NEVER offer iPad in the beginning - it makes your life hell. You can’t ever unsupport iPad, the market for iPad is much smaller than iOS, you always need extra screenshots, extra testing, and it just slows you down in the beginning which is exactly when you want speed

[…]

dont ever use apple search ads basic, watch a few videos and learn about advanced apple search ads, its not that hard, try bidding on competitor keywords (exact match) - this is where you can find cheap, high-intent installs

Previously:

9 Comments

Joshua Ochs

While as a solo developer you really need to focus your effort as much as possible where it counts (not supporting iPad, focusing your idea to critical features first then iterate), there's a lot here that's also going to bite you - it seems like an extremely user-hostile manifesto.

Technical debt from starting fast and sloppy never gets addressed. You start on a sloppy foundation and it will be with you forever. Likewise if you don't polish the edges then unless your idea is truly novel and groundbreaking, you're going to get lost in the crowd (or worse, copycatted). As a user why am I going to use a shoddy app full of analytics? Much less pay a subscription? Until an app has a strong track record of quality and updates I'm not even going to *consider* a subscription, no matter how cheap.

I'm not a professional developer; I have the luxury of not dealing with these trade-offs. But as a user I'd never want to use an app written or sold this way.

@Joshua You don’t actually want to write bad code, but it’s important not to over engineer. Small amounts of technical debt in the beginning can be good and can be paid off better once you have more information about what you actually want to build.

Tons of iOS apps have analytics these days, and most users don’t know about it and can’t do anything about it. As a user, I have mixed feels about this becoming the norm (is there a privacy concern vs. in theory making the app better).

Part of his advice is to start out free, to get exposure, and then add the subscription later. So that’s not necessarily at odds with your advice.

“analytics are your eyes and ears, add firebase events at a minimum (free), and if you’re serious use Mixpanel or Amplitude. Otherwise, you’re flying blind and have no idea how people are using your app”

Am I the only one who would rather be flying blind than spy on how my customers use my app?

Or I could just ask them - but the App Store makes it virtually impossible to have any kind of relationship with your customers. Yet another reason I am happy to be locked out of it.

"Technical debt from starting fast and sloppy never gets addressed. You start on a sloppy foundation and it will be with you forever."

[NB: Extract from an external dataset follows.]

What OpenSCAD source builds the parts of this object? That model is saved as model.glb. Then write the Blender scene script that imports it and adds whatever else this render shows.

If you're one developer, and you've written the terrible code, you're probably okay. This only truly turns into a problem if you have a team of developers, and the person who wrote the shitty code leaves, and now you can't fix it because nobody understands what the hell is going on, so now you have to rewrite.

For a single dev trying to get something out, you can put out literally 10x more stuff if you just don't care about proper architecture and unit tests and all of that stuff, and focus on banging out as much code as possible in as little time as possible.

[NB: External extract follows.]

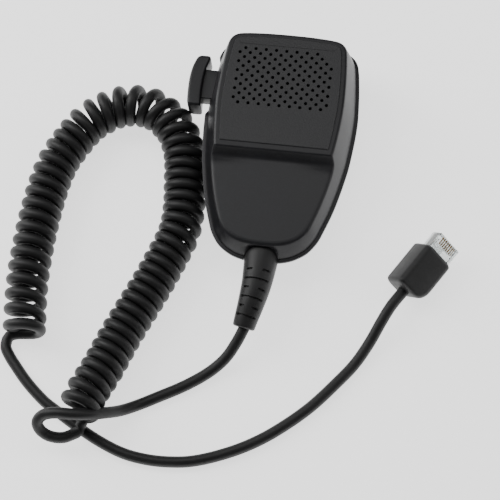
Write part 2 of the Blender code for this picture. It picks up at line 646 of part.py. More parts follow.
def make_capsule(metal, rubber, felt):
    x, y = CAPSULE_CENTRE
    felt_low = CROWN_Z - WALL - GAP - FELT_SIZE[2]
    centre_y = GRILLE_TOP_Y - (GRILLE_ROWS - 1) / 2 * ROW_PITCH
    box(
        "grille_cloth",
        (-FELT_SIZE[0] / 2, FELT_SIZE[0] / 2),
        (centre_y - FELT_SIZE[1] / 2, centre_y + FELT_SIZE[1] / 2),
        (felt_low, felt_low + FELT_SIZE[2]),
        felt,
    )
    for px, py in HOUSING_SCREWS[:2]:
        reach = SCREW_SHANK_RADIUS + 2 * CLEARANCE + POST_WALL
        side = math.copysign(1, px)
        x_span = sorted((px - side * reach, px + side * 10 * MM))
        y_span = (py - reach, py + 10 * MM)
        notch = box("cloth_notch", x_span, y_span, (felt_low - 1 * MM, felt_low + FELT_SIZE[2] + 1 * MM))
        combine(bpy.data.objects["grille_cloth"], notch)
    rib_x, rib_y = spring_rib_span()
    slot = box(
        "cloth_slot",
        (rib_x[0] - CLEARANCE, rib_x[1] + CLEARANCE),
        (rib_y[0] - CLEARANCE, rib_y[1] + CLEARANCE),
        (felt_low - 1 * MM, felt_low + FELT_SIZE[2] + 1 * MM),
    )
    combine(bpy.data.objects["grille_cloth"], slot)
    holder_top = felt_low - GAP
    holder_low = holder_top - CAPSULE_HEIGHT - 0.6 * MM
    inner, outer = CAPSULE_RADIUS + CLEARANCE, CAPSULE_RADIUS + CLEARANCE + HOLDER_WALL
    holder = turned("capsule_holder", [(outer, holder_low), (outer, holder_top)], (x, y, 0), finish=rubber)
    seat = turned("capsule_seat", [(inner, holder_low + HOLDER_WALL), (inner, holder_top + 1 * MM)], (x, y, 0))
    combine(holder, seat)
    low = holder_low + HOLDER_WALL + GAP
    high = holder_top - 0.4 * MM
    profile = [(CAPSULE_RADIUS, low), (CAPSULE_RADIUS, high - 0.3 * MM), (CAPSULE_RADIUS - 0.3 * MM, high)]
    turned("microphone_capsule", profile, (x, y, 0), finish=metal)


def make_hang_button(finish, plate_finish):
    """A mushroom button held by a screw from inside, over a thin contact plate."""
    profile = [
        (BUTTON_HEAD_RADIUS - BUTTON_EDGE, 0),
        (BUTTON_HEAD_RADIUS, BUTTON_EDGE),
        (BUTTON_HEAD_RADIUS, BUTTON_HEAD_HEIGHT - BUTTON_EDGE),
        (BUTTON_HEAD_RADIUS - BUTTON_EDGE, BUTTON_HEAD_HEIGHT),
        (BUTTON_NECK_RADIUS, BUTTON_HEAD_HEIGHT),
        (BUTTON_NECK_RADIUS, BACK_Z - GAP),
    ]
    button = turned("hang_button", profile, finish=finish, sides=32)
    bore_radius = SCREW_SHANK_RADIUS + CLEARANCE
    combine(button, post("button_bore", 0, 0, 1.6 * MM, BACK_Z + 1 * MM, bore_radius))
    floor = BACK_Z + WALL + GAP
    plate = box("hang_contact_plate", (-5 * MM, 5 * MM), (-5 * MM, 9 * MM), (floor, floor + 0.4 * MM), plate_finish)
    combine(plate, post("plate_hole", 0, 0, floor - 1 * MM, floor + 1 * MM, bore_radius))
    under_head = floor + 0.4 * MM + GAP
    length = under_head - 1.6 * MM - GAP
    head = (SCREW_HEAD_RADIUS, SCREW_HEAD_HEIGHT)
    screw("hang_button_screw", 0, 0, under_head, head, (SCREW_SHANK_RADIUS, length), bpy.data.materials["plated_steel"], -1)


# ---------------------------------------------------------------- cord


def relief_rings():
    """The strain relief: an inner flange, then a taper along its drooping route."""
    sides = 20
    path = spline_through(np.array(RELIEF_ROUTE_MM) * MM, 16)
    rings = []

    def ring(centre, forward, radius):
        forward = forward / np.linalg.norm(forward)
        side = np.cross(forward, (0, 0, 1))
        side /= np.linalg.norm(side)
        up = np.cross(side, forward)
        angles = 2 * math.pi * np.arange(sides) / sides
        rings.append([tuple(centre + radius * (math.cos(a) * side + math.sin(a) * up)) for a in angles])

    start = np.array([0, RELIEF_INNER_Y, CORD_EXIT_Z])
    down = np.array([0, -1.0, 0])
    ring(start, down, RELIEF_FLANGE_RADIUS)
    ring(start + down * RELIEF_FLANGE_THICKNESS, down, RELIEF_FLANGE_RADIUS)
    for i, centre in enumerate(path):
        forward = path[min(i + 1, len(path) - 1)] - path[max(i - 1, 0)]
        share = max(0, (i - 3) / (len(path) - 4))
        ring(centre, forward, RELIEF_START_RADIUS + (RELIEF_END_RADIUS - RELIEF_START_RADIUS) * share)
    return rings


def clamp_tab_z():
    return CORD_EXIT_Z - CORD_DIAMETER / 2 - CLEARANCE - CLAMP_WALL


def make_inner_cord(jacket, wires, clamp_finish, screw_finish):
    """The cord inside the housing: its jacket, four wires to the header and the clamp on it."""
    start = RELIEF_INNER_Y + GAP
    route = [(0, start / MM, CORD_EXIT_Z / MM), (0, (start + INNER_CORD_END_Y) / 2 / MM, CORD_EXIT_Z / MM)]
    route.append((0, INNER_CORD_END_Y / MM, CORD_EXIT_Z / MM))
    tube("inner_cord", route, CORD_DIAMETER, 4 * MM, jacket)
    header_z = (BOARD_Z + BOARD_THICKNESS + GAP + HEADER_HEIGHT / 2) / MM
    exit_z = CORD_EXIT_Z / MM
    first = (INNER_CORD_END_Y + GAP) / MM
    last = (HEADER_Y[0] - GAP) / MM
    for number, finish in enumerate(wires, 1):
        offset, end = ((number - (len(wires) + 1) / 2) * pitch / MM for pitch in WIRE_PITCH)
        wire = [(offset, first, exit_z), (offset * 1.2, first + 3, exit_z + 0.2), (end, first + 8, header_z + 0.4)]
        wire.append((end, last, header_z))
        tube(f"cord_wire_{number}", wire, WIRE_DIAMETER, 1.6 * MM, finish, resolution=1)
    middle = sum(CLAMP_Y) / 2
    outer = CORD_DIAMETER / 2 + CLEARANCE + CLAMP_WALL
    length = CLAMP_Y[1] - CLAMP_Y[0]
    loop = turned("cord_clamp", [(outer, 0), (outer, length)], (0, CLAMP_Y[1], CORD_EXIT_Z), (0, -1, 0), clamp_finish, 20)
    low = clamp_tab_z()
    tab = box("clamp_tab", (0, CLAMP_TAB_END_X), CLAMP_Y, (low, low + CLAMP_WALL))
    combine(loop, tab, "UNION")
    bore = turned(
        "clamp_bore",
        [(CORD_DIAMETER / 2 + CLEARANCE, -1 * MM), (CORD_DIAMETER / 2 + CLEARANCE, length + 1 * MM)],
        (0, CLAMP_Y[1], CORD_EXIT_Z),
        (0, -1, 0),
        sides=20,
    )
    combine(loop, bore)
    hole = post("clamp_hole", CLAMP_SCREW_X, middle, low - 1 * MM, low + 3 * MM, SMALL_SHANK_RADIUS + CLEARANCE)
    combine(loop, hole)
    small_screw("clamp_screw", CLAMP_SCREW_X, middle, low - GAP, screw_finish)


def make_cord(finish):
    loft("cord_boot", relief_rings(), finish)
    tube("cord_tail_mic", MIC_TAIL_ROUTE_MM, CORD_DIAMETER, 1.4 * CORD_DIAMETER, finish)
    tube("cord_coil", COIL_ROUTE_MM, COIL_DIAMETER, 6.5 * MM, finish, resolution=4)
    tube("cord_tail_plug", PLUG_TAIL_ROUTE_MM, CORD_DIAMETER, 1.4 * CORD_DIAMETER, finish)


# ---------------------------------------------------------------- plug


def plug_frame():
    """The plug's own frame in the world: heading along the floor, then rolled onto its corner."""
    place = Matrix.Translation(Vector(PLUG_REAR_MM) * MM)
    return place @ Matrix.Rotation(PLUG_HEADING, 4, "Z") @ Matrix.Rotation(PLUG_ROLL, 4, "X")


def half(width):
    return (-width / 2, width / 2)


def make_plug(rubber, clear, gold):
    place = plug_frame()
    cover = box("plug_boot", (0, COVER_LENGTH), half(COVER_WIDTH), half(COVER_THICKNESS), rubber, place, COVER_CORNER)
    hump_low = -COVER_THICKNESS / 2 - COVER_HUMP_HEIGHT
    hump_z = (hump_low, -COVER_THICKNESS / 2 + 2 * COVER_HUMP_HEIGHT)
    hump = box("cover_hump", COVER_HUMP_X, half(COVER_HUMP_WIDTH), hump_z, None, place, 1.2 * MM)
    combine(cover, hump, "UNION")
    plug_top = PLUG_BOTTOM_Z + PLUG_THICKNESS
    latch_top = PLUG_BOTTOM_Z - GAP
    pocket_z = (latch_top - LATCH_THICKNESS - LATCH_DROP - CLEARANCE, plug_top + CLEARANCE)
    pocket = box(
        "cover_pocket",
        (PLUG_REAR_X - GAP, COVER_LENGTH + 1 * MM),
        half(PLUG_WIDTH + 2 * CLEARANCE),
        pocket_z,
        None,
        place,
    )
    combine(cover, pocket)
    nose = PLUG_REAR_X + PLUG_LENGTH
    body = box("plug_body", (PLUG_REAR_X, nose), half(PLUG_WIDTH), (PLUG_BOTTOM_Z, plug_top), clear, place)
    contact_x = (nose - 0.6 * MM - CONTACT_SIZE[0], nose - 0.6 * MM)
    contact_z = (plug_top - 0.2 * MM - CONTACT_SIZE[2], plug_top - 0.2 * MM)
    slots = []
    for number in range(CONTACT_COUNT):
        y = (number - (CONTACT_COUNT - 1) / 2) * CONTACT_PITCH
        y_span = (y - CONTACT_SIZE[1] / 2, y + CONTACT_SIZE[1] / 2)
        box(f"plug_contact_{number + 1}", contact_x, y_span, contact_z, gold, place)
        slot_x = (contact_x[0] - CONTACT_GAP, contact_x[1] + CONTACT_GAP)
        slot_y = (y_span[0] - CONTACT_GAP, y_span[1] + CONTACT_GAP)
        slots.append(box("slot", slot_x, slot_y, (contact_z[0] - CONTACT_GAP, plug_top + 1 * MM), None, place))
    bpy.context.view_layer.update()
    combine(body, join_meshes("contact_slot_cutter", slots))
    hinge_x = nose - 1.2 * MM
    free_x = hinge_x - LATCH_LENGTH
    bend_x = hinge_x - 2.5 * MM
    profile = [
        (hinge_x, latch_top),
        (hinge_x, latch_top - LATCH_THICKNESS),
        (bend_x, latch_top - LATCH_THICKNESS - 0.4 * MM),
        (free_x, latch_top - LATCH_THICKNESS - LATCH_DROP),
        (free_x, latch_top - LATCH_DROP),
        (bend_x, latch_top - 0.3 * MM),
    ]
    rings = [[(x, y, z) for x, z in profile] for y in half(LATCH_WIDTH)]
    loft("plug_latch", rings, clear, place)


def build():
    clear_scene()
    shell = material("moulded_black_abs", (0.028, 0.028, 0.030), 0.45)
    cord = material("black_polyurethane", (0.018, 0.018, 0.018), 0.55)
    steel = material("plated_steel", (0.55, 0.55, 0.56), 0.35, 1.0)
    brass = material("gold_plated_brass", (0.80, 0.56, 0.22), 0.3, 1.0)
    rubber = material("black_rubber", (0.015, 0.015, 0.015), 0.6)
    clear = material("clear_polycarbonate", (0.85, 0.87, 0.88), 0.1, 0.0, 0.4)
    laminate = material("green_board_laminate", (0.02, 0.16, 0.07), 0.4)
    felt = material("black_felt", (0.02, 0.02, 0.02), 0.9)
    wires = [
        material("red_wire", (0.5, 0.02, 0.02), 0.4),
        material("white_wire", (0.7, 0.7, 0.7), 0.4),
        material("blue_wire", (0.02, 0.05, 0.5), 0.4),
        material("yellow_wire", (0.6, 0.5, 0.03), 0.4),
    ]
    make_front_housing(shell)
    make_rear_housing(shell)
    make_housing_screws(steel)
    make_ptt_button(shell)
    make_ptt_switch(shell, brass)
    make_ptt_spring(steel)
    make_board(laminate)
    make_board_parts(rubber, steel, material("blue_plastic", (0.03, 0.12, 0.5), 0.4), rubber)
    make_capsule(steel, rubber, felt)
    make_hang_button(steel, brass)
    make_inner_cord(cord, wires, steel, steel)
    make_cord(cord)
    make_plug(rubber, clear, brass)


build()
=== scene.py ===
"""Looks of the hand microphone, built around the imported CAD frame. Metres, +Z out of the grille.

The microphone lies on its hang-up button on the plane z = 0. Shapes are surfaces worked out as
whole numpy arrays. The outlines and the strain relief's route repeat the CAD source's points in
millimetres. The cord has its own points, which stay close to the CAD route except where the two
tails turn into the helix.
"""

import math

import bmesh
import bpy
import numpy as np
from mathutils import Matrix, Vector


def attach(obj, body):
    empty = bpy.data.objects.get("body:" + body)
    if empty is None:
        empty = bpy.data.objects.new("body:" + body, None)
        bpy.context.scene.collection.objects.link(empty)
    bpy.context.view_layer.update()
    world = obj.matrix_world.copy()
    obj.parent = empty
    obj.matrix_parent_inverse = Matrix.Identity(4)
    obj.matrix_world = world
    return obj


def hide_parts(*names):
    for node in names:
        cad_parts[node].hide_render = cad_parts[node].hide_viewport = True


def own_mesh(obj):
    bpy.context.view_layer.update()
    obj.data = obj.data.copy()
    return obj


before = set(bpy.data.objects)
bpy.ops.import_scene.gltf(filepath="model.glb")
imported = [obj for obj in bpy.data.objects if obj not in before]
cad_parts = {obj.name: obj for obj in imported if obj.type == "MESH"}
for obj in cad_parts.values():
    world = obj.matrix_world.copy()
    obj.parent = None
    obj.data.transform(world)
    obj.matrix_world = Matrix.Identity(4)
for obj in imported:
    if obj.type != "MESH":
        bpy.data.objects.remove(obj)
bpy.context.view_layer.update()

MM = 0.001
GAP = 0.3
UP = np.array([0.0, 0.0, 1.0])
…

Does that mean you should do it? I guess it depends.

I don't know anything about analytics in apps, but on the webb it's data rather than anecdotes that are interesting. E.g, "80% give up halfway through our onboarding" instead of "Peter N Lewis has username 'DocAwesome' and owns two cats".

The former is useful and will make the service better for the majority of users, the latter is mildly amusing at best.

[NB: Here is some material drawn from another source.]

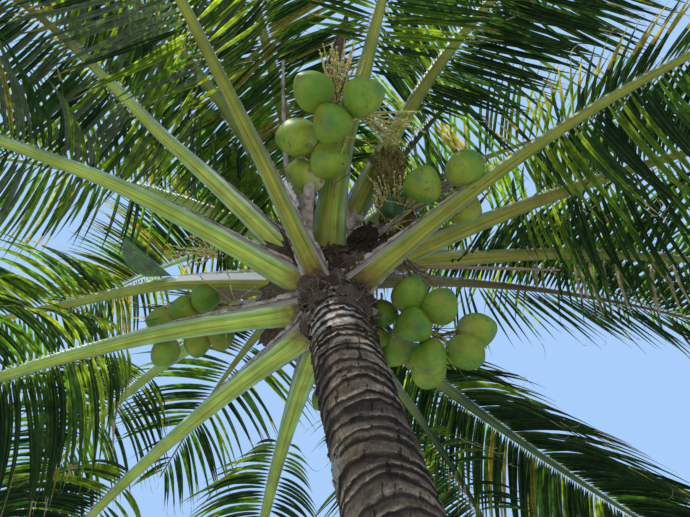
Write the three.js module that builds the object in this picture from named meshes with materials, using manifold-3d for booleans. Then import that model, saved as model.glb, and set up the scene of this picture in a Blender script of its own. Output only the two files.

I also suspect that most people collecting data don't do much with it. And then there's Goodhart's Law.

>If you're one developer, and you've written the terrible code, you're probably okay. This only truly turns into a problem if you have a team of developers, and the person who wrote the shitty code leaves, and now you can't fix it because nobody understands what the hell is going on, so now you have to rewrite.

Note that this is true even in a single-person team: that other developer looking at your code could be you, in twelve months, no longer remembering the original purpose of the code.

Christina Warren

I can't read the whole thing b/c the author blocked me on Twitter for making fun of him for claiming he was "canceled" over Wordle, but I'll give him credit, this is largely probably very good advice for a solo dev.

It's also -- and I say this with genuinely no-disrespect to this guy -- pretty sad advice because it makes it clear that if you want to do well in App Store, you need to focus not on building the best possible app/experience, but on optimizing for the conditions of the store and the market the store has created.

Now, I think this is a guy who has probably gone way to the extreme of these sorts of tactics (by his own metrics [https://www.zach.so/dashboard] he's spending $120k a month on ads to drive downloads/subs), but there are probably lessons to glean from this that don't require succumbing to the true bottom-of-the-barrel shit. But it's still sad that this is probably what it takes, to a certain degree, to make a profit in the App Store as an indie dev, especially if you are introducing a new product.

@Christina Yes, that’s a great point. A lot of us said at the beginning of the App Store that the way it was structured was going to disincentivize the kind of apps/experiences that we want to see, and unfortunately that continues to happen.